Aslında günümüz üçüncü nesil üniversiteler ataları olan ilk nesil üniversitelerden oldukça farklı bir vizyonda eğitim vermekte. İlk nesil üniversiteler kilisenin öğretilerini halka yaymak için kurulmuş ve akademik camia büyük bir hiyerarşi dünyası olmuştu. Bu hiyerarşik yapı günümüzde değişmemiş de olsa üniversitelerin rolü fazlasıyla değişti. Üçüncü nesil üniversiteler bilginin üretildiği yerlerdir, eğitim faaliyetleri kadar araştırma faaliyetleri de büyük önem taşır. Düşünce, konuşma ve akademik özgürlüğün el ele dolaştığı, kişisel ve toplumsal özgürlüklerin savunulduğu kurumlar olan üçüncü nesil üniversiteler; fark yaratan, hayatının anlam arayışında öğrencilerinin kolaylaştırıcısı olan, inisiyatif alabilen, yaratıcı, cesur ve özgüvenli, tutkulu, kendini tanımış, esnek ve uyum sağlayabilen, topluma katkı yapmanın öneminin farkında, çevre bilinci olan, empati yapabilen, lider ruhlu, kaygılarını yönetebilen, kalıpların dışında ve hayal kurabilen yetişkinler yetiştirmeyi amaçlar. Bu amaçlara hizmet edebilmesi açısından K12 düzeyinde kaliteli bir sosyal duygusal beceri eğitimi gerekir. Aksi halde üniversitenin bunların kazanımı için oldukça geç olduğu düşüncesindeyim.

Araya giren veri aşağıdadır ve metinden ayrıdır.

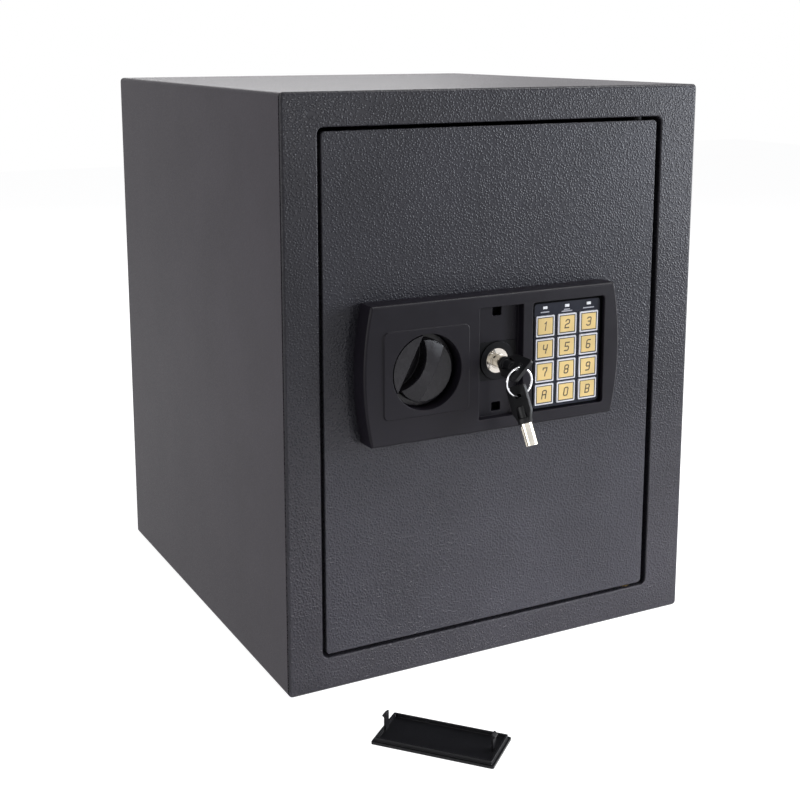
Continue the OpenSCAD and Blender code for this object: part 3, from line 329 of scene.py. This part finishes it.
def soften(node, width_mm):
    """Rounds a CAD node's sharp edges with modifiers, and leaves its mesh as it is."""
    obj = NODES[node]
    weld = obj.modifiers.new("weld", "WELD")
    weld.merge_threshold = WELD_DISTANCE
    flat = obj.modifiers.new("flat", "DECIMATE")
    flat.decimate_type = "DISSOLVE"
    flat.angle_limit = math.radians(FLAT_ANGLE)
    bevel = obj.modifiers.new("bevel", "BEVEL")
    bevel.width = width_mm * MM
    bevel.segments = BEVEL_SEGMENTS
    bevel.limit_method = "ANGLE"
    bevel.angle_limit = math.radians(SHARP_ANGLE)
    bevel.use_clamp_overlap = False
    bevel.miter_outer = "MITER_ARC"
    bevel.harden_normals = False
    normals = obj.modifiers.new("normals", "WEIGHTED_NORMAL")
    normals.keep_sharp = False
    normals.weight = NORMAL_WEIGHT


# Width of each node's bevel, in millimetres
SOFT_NODES = {
    "front_frame": 1.3, "door_plate": 0.9, "cabinet_shell": 0.5, "back_panel": 0.4, "shelf": 0.4,
    "lock_case": 0.4, "panel_housing": 0.6, "keypad_plate": 0.12, "lock_collar": 0.4,
    "lock_body": 0.25, "lock_plug": 0.2, "knob": 0.5, "key_head": 0.45, "spare_key_head": 0.45,
    "key_shank": 0.2, "spare_key_shank": 0.2, "lock_cover": 0.3, "battery_cover": 0.3,
    "lamp_windows": 0.15, "bolt_keeper": 0.4, "hinge_brackets": 0.5, "case_screws": 0.3,
    "locking_bolts": 0.3, "reset_button": 0.2, "floor_mat": 0.5, "hinge_bushes": 0.2,
}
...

Üniversite uzmanlık okulu olduğu kadar genel kültür ve hayat okuludur da. Dolayısı ile tamamen bambaşka bir kültüre sahiptir. Ezberci eğitimin kalıplarında sıkışmış gençlerin üniversitedeki ilk yıllarında yaşadıkları şoku ve çoklu uyum problemlerini yıllarca oldukça yakından gözlemlemiş biri olarak söyleyebilirim ki; üniversite sosyal duygusal becerilerin gelişmesi için çok geç. Temel eğitimde bu altyapıyı almamış öğrenciler üniversitedeki ilk ve hatta eğer durumu çözemezlerse tüm üniversite yılları boyunca şu alanlarda çok zorluk çekiyorlar; sorumluluk almak, hedef belirlemek, akranları ve diğer üniversite paydaşları ile iletişim, sosyal hayatlarında kuvvetli uyum sorunları, karar alma, merak etmemeleri, soru sormaktan büyük çekince duymaları, sebat etmekte zorlanmalarından kaynaklı çok hızlı sonuç alma isteği ve akabinde gelen hayal kırıklığı, takım çalışması içerisinde olmaktan rahatsızlık duyma, üniversitenin bağımsız ve bireysel kararlara saygı duyan kültürüne alışamama. Bu ve benzeri pek çok durum sosyal duygusal beceri eksikliğinden kaynaklanıyor. Üniversite yaşamı öğrencilere bu becerilerin gelişmesi için olanaklar elbette sunmakta, ancak faydalanıp faydalanmamak ise artık yetişkin olan öğrencilerin inisiyatifinde. Tüm bu bilgi, görüş ve deneyimlerin ardından; üniversiteler köprüden önce son çıkıştır diyebiliriz.